[Records from a data source]
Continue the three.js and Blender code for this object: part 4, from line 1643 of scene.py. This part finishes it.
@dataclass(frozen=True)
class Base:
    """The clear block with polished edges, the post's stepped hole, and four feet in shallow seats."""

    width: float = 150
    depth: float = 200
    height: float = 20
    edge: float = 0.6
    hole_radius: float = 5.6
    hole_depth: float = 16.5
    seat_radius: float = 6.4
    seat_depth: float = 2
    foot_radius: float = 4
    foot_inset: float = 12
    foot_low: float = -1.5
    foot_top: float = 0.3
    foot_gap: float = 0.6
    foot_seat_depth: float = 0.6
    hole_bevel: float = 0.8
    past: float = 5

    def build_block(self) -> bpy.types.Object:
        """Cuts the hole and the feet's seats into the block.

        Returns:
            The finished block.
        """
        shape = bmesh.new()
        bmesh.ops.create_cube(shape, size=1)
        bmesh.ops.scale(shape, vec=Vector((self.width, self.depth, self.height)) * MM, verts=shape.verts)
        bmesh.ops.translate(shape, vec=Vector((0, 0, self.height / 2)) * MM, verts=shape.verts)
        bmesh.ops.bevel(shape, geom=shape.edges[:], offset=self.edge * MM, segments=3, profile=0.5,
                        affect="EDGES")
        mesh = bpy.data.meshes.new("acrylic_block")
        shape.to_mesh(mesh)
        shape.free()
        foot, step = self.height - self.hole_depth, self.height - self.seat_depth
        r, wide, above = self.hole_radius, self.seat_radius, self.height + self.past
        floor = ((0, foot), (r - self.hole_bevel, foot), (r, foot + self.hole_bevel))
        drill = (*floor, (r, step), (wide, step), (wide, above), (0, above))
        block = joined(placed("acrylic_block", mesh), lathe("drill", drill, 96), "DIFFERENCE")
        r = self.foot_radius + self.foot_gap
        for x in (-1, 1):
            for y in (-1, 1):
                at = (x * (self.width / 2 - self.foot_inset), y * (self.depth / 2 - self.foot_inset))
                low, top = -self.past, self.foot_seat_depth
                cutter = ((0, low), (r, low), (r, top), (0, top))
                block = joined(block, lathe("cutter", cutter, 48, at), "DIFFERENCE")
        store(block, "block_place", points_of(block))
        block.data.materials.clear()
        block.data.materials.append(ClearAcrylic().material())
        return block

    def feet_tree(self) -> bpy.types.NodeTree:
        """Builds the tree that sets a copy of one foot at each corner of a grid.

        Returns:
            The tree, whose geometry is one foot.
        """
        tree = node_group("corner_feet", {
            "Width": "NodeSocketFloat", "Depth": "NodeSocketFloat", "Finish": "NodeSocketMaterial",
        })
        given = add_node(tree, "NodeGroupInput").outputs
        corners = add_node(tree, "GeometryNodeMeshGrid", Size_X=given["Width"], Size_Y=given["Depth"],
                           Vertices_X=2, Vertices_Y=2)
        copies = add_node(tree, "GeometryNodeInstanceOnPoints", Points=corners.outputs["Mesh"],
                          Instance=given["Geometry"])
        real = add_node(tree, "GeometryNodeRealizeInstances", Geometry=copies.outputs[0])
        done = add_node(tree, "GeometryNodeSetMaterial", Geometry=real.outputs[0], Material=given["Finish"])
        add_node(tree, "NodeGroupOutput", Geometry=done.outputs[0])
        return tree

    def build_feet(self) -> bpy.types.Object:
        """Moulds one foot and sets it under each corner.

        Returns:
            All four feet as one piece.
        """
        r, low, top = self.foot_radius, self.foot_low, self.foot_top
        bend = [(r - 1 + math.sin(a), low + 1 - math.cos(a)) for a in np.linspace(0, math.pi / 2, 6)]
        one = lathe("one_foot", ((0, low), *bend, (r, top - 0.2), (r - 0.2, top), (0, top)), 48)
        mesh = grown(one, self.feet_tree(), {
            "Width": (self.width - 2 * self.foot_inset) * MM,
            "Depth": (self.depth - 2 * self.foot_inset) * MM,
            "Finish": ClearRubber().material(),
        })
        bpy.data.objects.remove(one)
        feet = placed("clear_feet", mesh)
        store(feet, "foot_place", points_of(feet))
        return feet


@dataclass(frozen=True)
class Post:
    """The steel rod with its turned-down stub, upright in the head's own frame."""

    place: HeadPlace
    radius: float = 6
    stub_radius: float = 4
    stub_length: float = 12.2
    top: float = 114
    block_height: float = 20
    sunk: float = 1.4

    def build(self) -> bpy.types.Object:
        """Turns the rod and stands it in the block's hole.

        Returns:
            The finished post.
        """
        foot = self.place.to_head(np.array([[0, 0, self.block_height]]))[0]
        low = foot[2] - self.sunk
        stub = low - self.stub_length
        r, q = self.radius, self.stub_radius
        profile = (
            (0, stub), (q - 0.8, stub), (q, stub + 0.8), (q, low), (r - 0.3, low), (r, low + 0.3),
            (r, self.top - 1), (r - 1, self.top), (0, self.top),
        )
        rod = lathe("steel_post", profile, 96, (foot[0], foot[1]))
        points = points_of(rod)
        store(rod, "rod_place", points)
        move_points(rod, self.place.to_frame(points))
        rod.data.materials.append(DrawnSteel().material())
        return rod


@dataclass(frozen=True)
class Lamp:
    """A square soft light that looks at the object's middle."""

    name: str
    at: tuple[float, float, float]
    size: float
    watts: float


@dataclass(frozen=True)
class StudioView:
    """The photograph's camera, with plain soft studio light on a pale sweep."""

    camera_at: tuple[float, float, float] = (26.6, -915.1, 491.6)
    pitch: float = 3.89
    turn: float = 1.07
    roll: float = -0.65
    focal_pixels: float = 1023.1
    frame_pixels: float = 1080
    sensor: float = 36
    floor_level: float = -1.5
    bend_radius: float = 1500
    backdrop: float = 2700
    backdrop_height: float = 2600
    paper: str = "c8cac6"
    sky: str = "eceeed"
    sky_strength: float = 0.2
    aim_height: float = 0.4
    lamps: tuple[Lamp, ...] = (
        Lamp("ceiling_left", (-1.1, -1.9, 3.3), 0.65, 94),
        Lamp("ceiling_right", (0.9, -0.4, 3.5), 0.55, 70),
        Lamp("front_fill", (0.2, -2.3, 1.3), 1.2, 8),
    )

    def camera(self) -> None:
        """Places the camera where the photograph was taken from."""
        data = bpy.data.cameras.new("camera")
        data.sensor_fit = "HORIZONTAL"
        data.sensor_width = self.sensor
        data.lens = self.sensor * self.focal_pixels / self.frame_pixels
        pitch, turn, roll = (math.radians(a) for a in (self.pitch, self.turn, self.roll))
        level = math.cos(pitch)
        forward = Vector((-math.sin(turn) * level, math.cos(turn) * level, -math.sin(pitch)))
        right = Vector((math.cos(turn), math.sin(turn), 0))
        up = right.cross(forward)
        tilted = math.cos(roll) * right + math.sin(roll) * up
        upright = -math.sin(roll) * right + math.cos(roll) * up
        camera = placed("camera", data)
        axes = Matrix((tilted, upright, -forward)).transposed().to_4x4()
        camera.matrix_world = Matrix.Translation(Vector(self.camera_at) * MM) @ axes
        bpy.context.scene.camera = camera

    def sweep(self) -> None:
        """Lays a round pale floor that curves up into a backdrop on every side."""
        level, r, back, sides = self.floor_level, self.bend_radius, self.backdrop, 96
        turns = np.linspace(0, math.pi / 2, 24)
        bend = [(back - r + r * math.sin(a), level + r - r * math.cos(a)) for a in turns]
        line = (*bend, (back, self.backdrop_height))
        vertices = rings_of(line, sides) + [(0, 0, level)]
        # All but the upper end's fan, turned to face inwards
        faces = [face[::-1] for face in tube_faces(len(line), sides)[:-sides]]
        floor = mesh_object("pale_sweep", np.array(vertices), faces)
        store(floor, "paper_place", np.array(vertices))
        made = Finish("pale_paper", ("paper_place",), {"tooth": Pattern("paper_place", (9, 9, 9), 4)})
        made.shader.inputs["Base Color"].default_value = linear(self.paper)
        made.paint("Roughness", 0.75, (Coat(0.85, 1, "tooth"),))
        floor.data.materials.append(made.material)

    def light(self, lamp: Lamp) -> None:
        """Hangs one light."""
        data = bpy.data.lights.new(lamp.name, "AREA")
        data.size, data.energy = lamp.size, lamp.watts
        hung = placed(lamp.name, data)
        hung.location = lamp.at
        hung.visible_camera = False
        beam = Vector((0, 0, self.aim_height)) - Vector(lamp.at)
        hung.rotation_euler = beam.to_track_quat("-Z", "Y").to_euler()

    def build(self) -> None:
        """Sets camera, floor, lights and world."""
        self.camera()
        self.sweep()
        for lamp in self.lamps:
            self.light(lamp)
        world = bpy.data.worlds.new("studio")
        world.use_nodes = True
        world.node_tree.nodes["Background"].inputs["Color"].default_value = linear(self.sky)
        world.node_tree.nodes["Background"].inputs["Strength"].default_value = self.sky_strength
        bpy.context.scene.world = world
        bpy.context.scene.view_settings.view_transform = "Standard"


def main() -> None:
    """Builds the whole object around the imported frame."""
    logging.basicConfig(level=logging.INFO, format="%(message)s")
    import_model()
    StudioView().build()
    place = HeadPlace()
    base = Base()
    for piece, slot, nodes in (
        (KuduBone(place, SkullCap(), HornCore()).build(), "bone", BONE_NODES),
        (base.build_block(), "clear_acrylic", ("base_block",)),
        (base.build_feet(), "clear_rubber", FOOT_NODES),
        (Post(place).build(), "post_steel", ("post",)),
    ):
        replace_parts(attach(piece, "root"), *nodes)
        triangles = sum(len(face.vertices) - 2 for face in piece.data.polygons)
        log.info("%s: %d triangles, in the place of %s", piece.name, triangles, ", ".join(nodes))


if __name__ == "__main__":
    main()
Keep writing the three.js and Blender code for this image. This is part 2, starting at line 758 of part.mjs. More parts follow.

» WHAT TO DO: Your task is to quote the lines above, beginning with the first and ending with the one that holds "clear block with".

» SOLUTION FOR THIS PROBLEM:
Continue the three.js and Blender code for this object: part 4, from line 1643 of scene.py. This part finishes it.
@dataclass(frozen=True)
class Base:
    """The clear block with polished edges, the post's stepped hole, and four feet in shallow seats."""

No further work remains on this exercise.